“When my spirit was overwhelmed within me, then thou knewest my path. In the way wherein I walked have they privily laid a snare for me.” (Ps 142:3 AV)
I’m intrigued by the little word, ‘then’. In a cursory reading, the word might imply that God did not know the path of the writer until the writer was overwhelmed. For a God who knows all things actual and possible, this seems like a theological contradiction. But there is more than one way to understand the word ‘knewest’ and there is more than one way to understand the omniscience of God.

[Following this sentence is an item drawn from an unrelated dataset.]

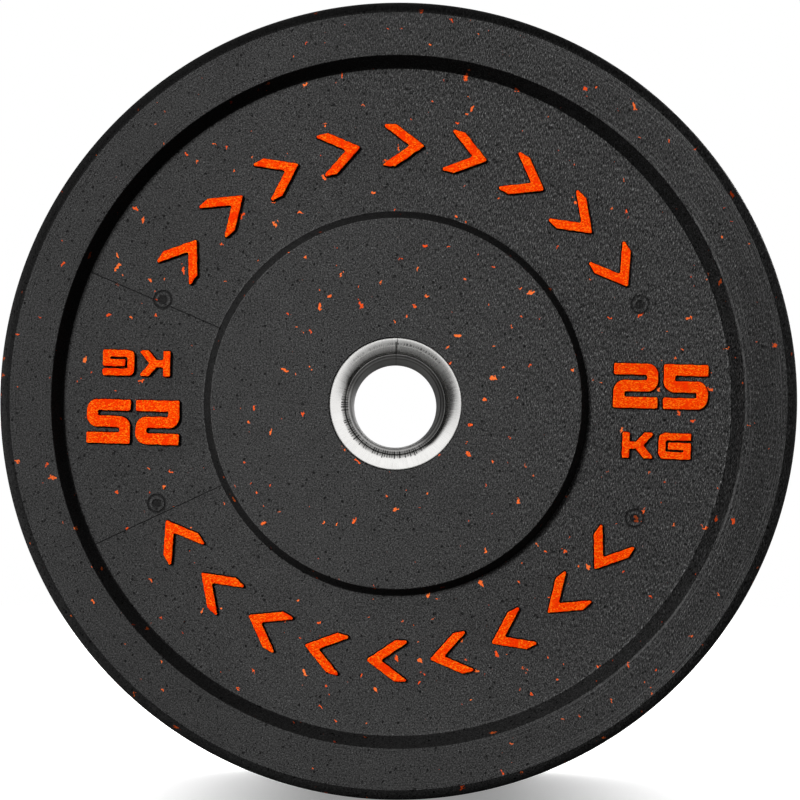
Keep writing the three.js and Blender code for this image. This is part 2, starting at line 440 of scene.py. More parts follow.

There is a great debate is the now much the Son of God ‘knew’ and didn’t know. When the gospels speak of Jesus becoming aware of something, there is an idea out there that Jesus restrained His omniscience in the same way He restrained His omnipresence. There is a problem with that position. His willing restraint of His omnipresence was required in time and space to fulfill the requirement of death for every soul. He did not need to restrain His omniscience to do the same. Yet, there is support for the above position. Scriptures referring to the Christ child growing in wisdom are a good argument. However, there is a better understanding of the omniscience of God. That is, the difference between knowing something as a fact or future fact, and knowing it as an experience. In other words, God knew from eternity past that I would be created and born. But He didn’t know as an event in time my birth until it happened. He knows all things factually. He will know all things experientially.
This understanding is crucial. If all that God knows are facts, then He is disconnected from my experiences. If He only knows things as they happen, then He does not know the future nor can He plan for it. Rather, He knows all things as facts that have happened, are happening, or will happen. As they happen, He experiences them and is vested in the entire experience of the event. When the psalmist tells us that God knows the path that I take, it is far more than information alone. He knows the path that I take as an event in time and an experience to be witnessed. So, when our writer tells us that God knew his path when he was overwhelmed, it is more than merely knowing he would be overwhelmed from eternity past. It is much deeper than that. When God came to know the overwhelming condition of the spirit of the writer, God experienced his child’s troubled heart in real time and empathized with it. In short, God may know everything about us from a factual standpoint. But He will also know everything about us from an experience standpoint. What we feel, He will feel. When we are troubled, He is troubled. When we are overwhelmed, He knows our distress. This is the God whom we love and hope in. Praise be to God!